Kan şekerinin düşmesine dikkat
- Ara öğünler: Ana öğünlerdeki besin tüketimini azaltıp, 3 ana öğüne 1-2 ara öğün ekleyin. Böylece azar azar ve sık beslenerek kan şekerinin dengede kalmasını sağlayabilirsiniz. Uzun süren açlık durumlarında kan şekeri düşer ve tatlı isteği artar.
- Basit karbonhidrattan komplekse geçiş: Basit karbonhidratlar kan şekerinin daha çabuk yükselip, çok ani düşmesine yol açar. Kompleks karbonhidratlarsa kana daha yavaş geçerek, kan şekerini daha yavaş yükseltip, uzun süre aynı seviyede kalmasını sağlar. Kompleks karbonhidratlara en iyi örnek, bulgur, kuru baklagillerdir, kepekli ürünlerdir. Bunların proteinle tüketimi kan şekeri için daha olumlu bir seçimdir.
- Posa: Posa veya diyet lifinin pek çok faydası olduğu bilinir. Reaktif hipoglisemi durumlarında da faydalıdır. Posa, mide boşalmasını geciktirerek, daha uzun süre tok kalmayı ve kana şekerin daha uzun sürede geçmesini sağlayarak, kan şekerinin ani pikler yapmasını engeller.
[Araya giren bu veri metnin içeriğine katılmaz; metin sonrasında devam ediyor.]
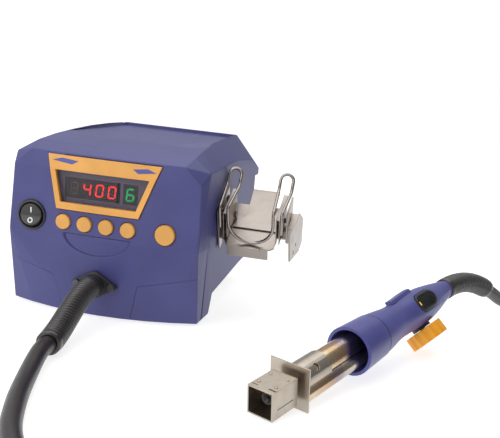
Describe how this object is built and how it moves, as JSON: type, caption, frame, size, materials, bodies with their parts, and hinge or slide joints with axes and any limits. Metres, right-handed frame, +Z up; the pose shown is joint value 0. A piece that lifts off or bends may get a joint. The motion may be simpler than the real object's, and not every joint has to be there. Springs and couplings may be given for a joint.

- Aç karnına meyve yemeyin: Bozulmuş glukoz toleransı, hipoglisemi ve insülin salınımında bozukluk gibi prediyabet veya diyabet teşhisiniz varsa hem regülasyon hem de tatlı isteğini azaltmak için tek başına meyve yemeyin. Yanına mutlaka protein ekleyin. Protein, şekerin daha yavaş emilmesini sağlar. Peynir, süt, yoğurt, ayran ya da yağlı tohumlar ara öğünlerde meyvenin yanına ilave edilebilir.
Güllaç tarifi
Malzemeler:
- 6 yaprak güllaç
- 500 gram hurma
- 2 yemek kaşığı bal
- 750 ml yağsız süt
- 100 gram ceviz içi
- 2 yemek kaşığı Hindistan cevizi
- Süslemek için yaban mersini
Hazırlanışı:
Sıcak suda bekletilen hurmaların kabuklarını soyun, çekirdeklerini çıkarın. Daha sonra mikserden geçirin. Bir bez yardımıyla süzün, pütürlü kısmı püre, suyunuysa şerbet olarak kullanabilirsiniz. Isıtılmış süt, hurma şerbeti ve balla karıştırın. Güllaç yapraklarını tek tek büyük bir tepside karışımın içine bastırın, daha sonra tepsiye dizin. İki yaprak güllaç koyduktan sonra üzerine hurma püresi ve ceviz ekleyin. Daha sonra iki kat daha güllaç yaprağı koyun ve işlemi tekrarlayın. Üzerini mevsim meyveleriyle süsleyin.